A: Yes, auction analytics is highly valuable for charity auctions. It helps organizers identify donor preferences, optimize item selection, and set realistic fundraising goals. By analyzing past events, charities can determine which items attract the most bids (e.g., experiences vs. physical goods). Real-time analytics monitors bidding momentum, allowing hosts to adjust appeals or extend bidding for high-interest lots. Post-event analysis measures ROI by comparing revenue to costs, informing future strategies. Donor segmentation reveals high-value participants for targeted outreach. Analytics transforms charity auctions from guesswork into data-driven fundraising tools.
Q: What tools are commonly used for auction analytics?
A: Auction analytics leverages a mix of general and specialized tools. Business intelligence platforms like Tableau or Power BI visualize trends and KPIs. For advanced analytics, Python (Pandas, Scikit-learn) and R are popular for statistical modeling. Big data tools like Apache Spark handle large-scale datasets. Real-time processing may use Elasticsearch or Flink. Dedicated auction software often includes built-in analytics modules for bid tracking and reporting. Custom solutions integrate CRM systems (e.g., Salesforce) for bidder profiling. The choice depends on the auction volume, complexity, and required granularity of insights.
Q: How does auction analytics impact seller strategies?
A: Auction analytics empowers sellers with insights to maximize returns. Sellers can determine the best time to list items based on historical demand spikes. Reserve price analytics suggests optimal minimum bids to balance competitiveness and profitability. Competitive benchmarking shows how similar items performed, guiding pricing strategies. Sellers also gain visibility into bidder demographics, allowing tailored marketing (e.g., targeting regions with high past engagement). Post-auction analysis identifies underperforming categories, informing future inventory decisions. By leveraging these insights, sellers reduce unsold rates and achieve higher average selling prices.
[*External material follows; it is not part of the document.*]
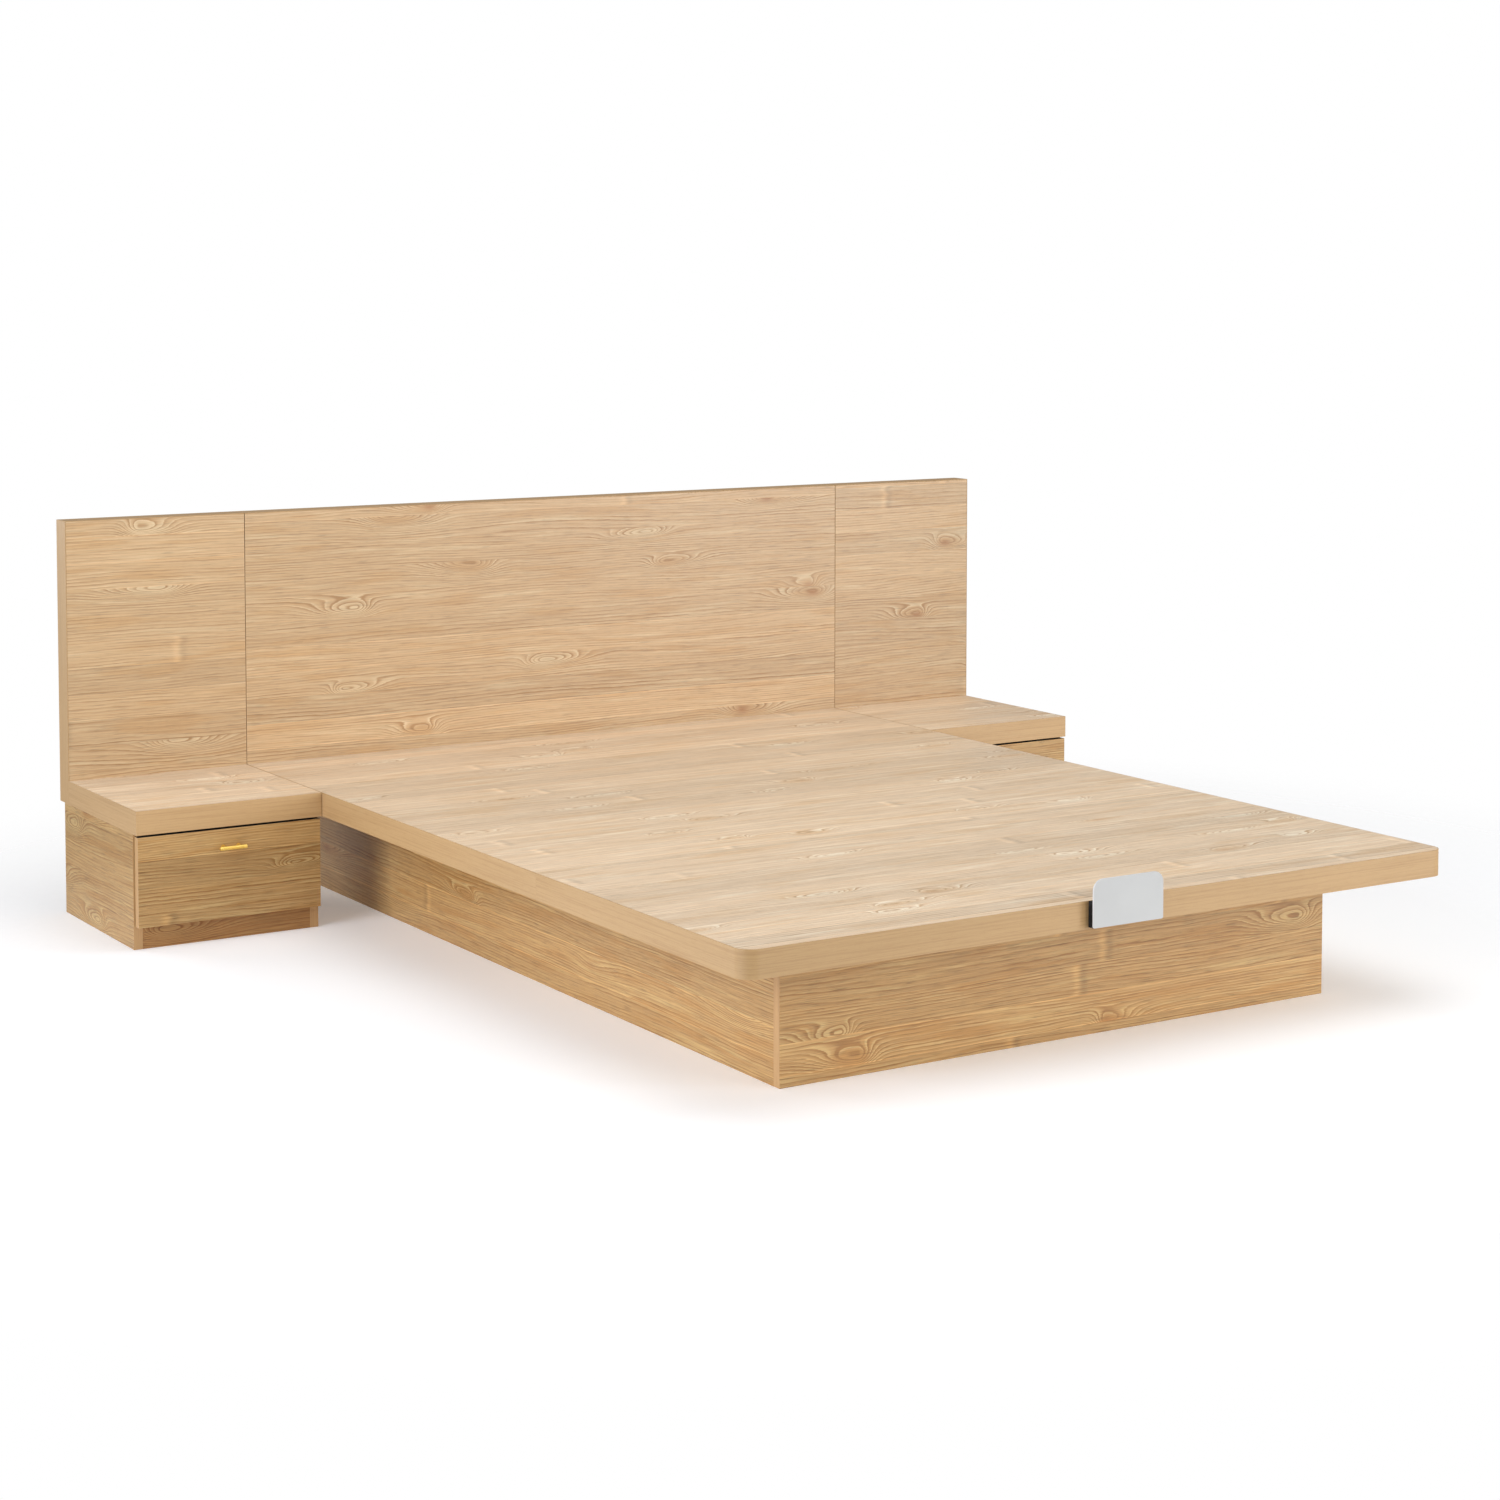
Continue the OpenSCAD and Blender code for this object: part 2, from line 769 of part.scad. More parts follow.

Q: What ethical considerations arise with auction analytics?
A: Ethical concerns in auction analytics include data privacy (handling bidder PII), transparency in algorithmic decisions, and potential bias in recommendations. Over-personalization may exploit bidder psychology, raising fairness questions. Fraud detection must balance vigilance with false positives that could unfairly penalize legitimate bidders. Sellers might misuse insights to manipulate reserve prices or create artificial scarcity. Platforms must establish clear policies on data usage, ensure consent for profiling, and provide opt-outs. Ethical auction analytics requires accountability, unbiased models, and a commitment to fostering trust among all participants.